Liebe Freund*innen des Flüchtlingsrats Niedersachsen,
das Jahr 2025 neigt sich dem Ende zu, und es ist Zeit, einmal kurz innezuhalten einen Blick darauf zu werfen, wo wir als Verteidiger*innen von Flüchtlingsrechten stehen und was uns wohl im kommenden Jahr und vielleicht weit darüber hinaus erwartet.
Die Ampel-Regierung ist Geschichte, und niemand weint ihr eine Träne nach. Nach anfänglichen Erfolgen (etwa beim Chancen-Aufenthaltsrecht, bei der Liberalisierung des Einbürgerungsrechts oder beim Aufnahmeprogramm für afghanische Ortskräfte und Menschenrechtler*innen) hatte sich die Ampelregierung unter dem Druck der Rechtsextremen immer weiter nach rechts treiben lassen und am Ende unverzeihliche Zugeständnisse gemacht (Zustimmung zu GEAS, Grenzkontrollen, Ausrufung von „Abschiebungsoffensiven“, Leistungskürzungen und -streichungen etc.)
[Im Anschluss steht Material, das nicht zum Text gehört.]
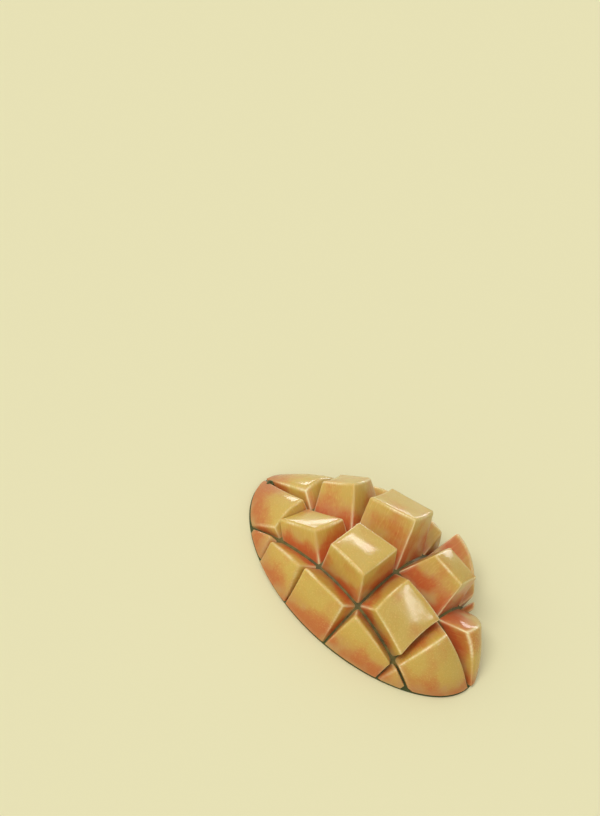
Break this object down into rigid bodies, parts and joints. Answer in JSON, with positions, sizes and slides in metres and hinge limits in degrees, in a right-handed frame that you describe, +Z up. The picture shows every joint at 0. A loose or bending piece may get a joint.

Der Roll-back setzte insofern weit vor der Regierungsübernahme der Konservativen ein, die die Bundestagswahl mit dem Versprechen gewannen, die von den Rechtsextremen geforderte „Migrationswende“ in einer Koalition mit der SPD in die Tat umzusetzen. Mit der Zurückweisung auch von Schutzsuchenden an den Grenzen, der Beendigung des Familiennachzugs zu subsidiär Geschützten (für zunächst zwei Jahre), der Aufkündigung aller Aufnahmeprogramme und weit reichenden Gesetzesverschärfungen im Rahmen des GEAS-Anpassungsgesetzes zeigt die Bundesregierung, dass es die AFD nicht braucht, um Schutzsuchende zu diskreditieren und zu bekämpfen, ungehemmt von persönlichem Anstand und im Bruch mit dem internationalem Völkerrecht.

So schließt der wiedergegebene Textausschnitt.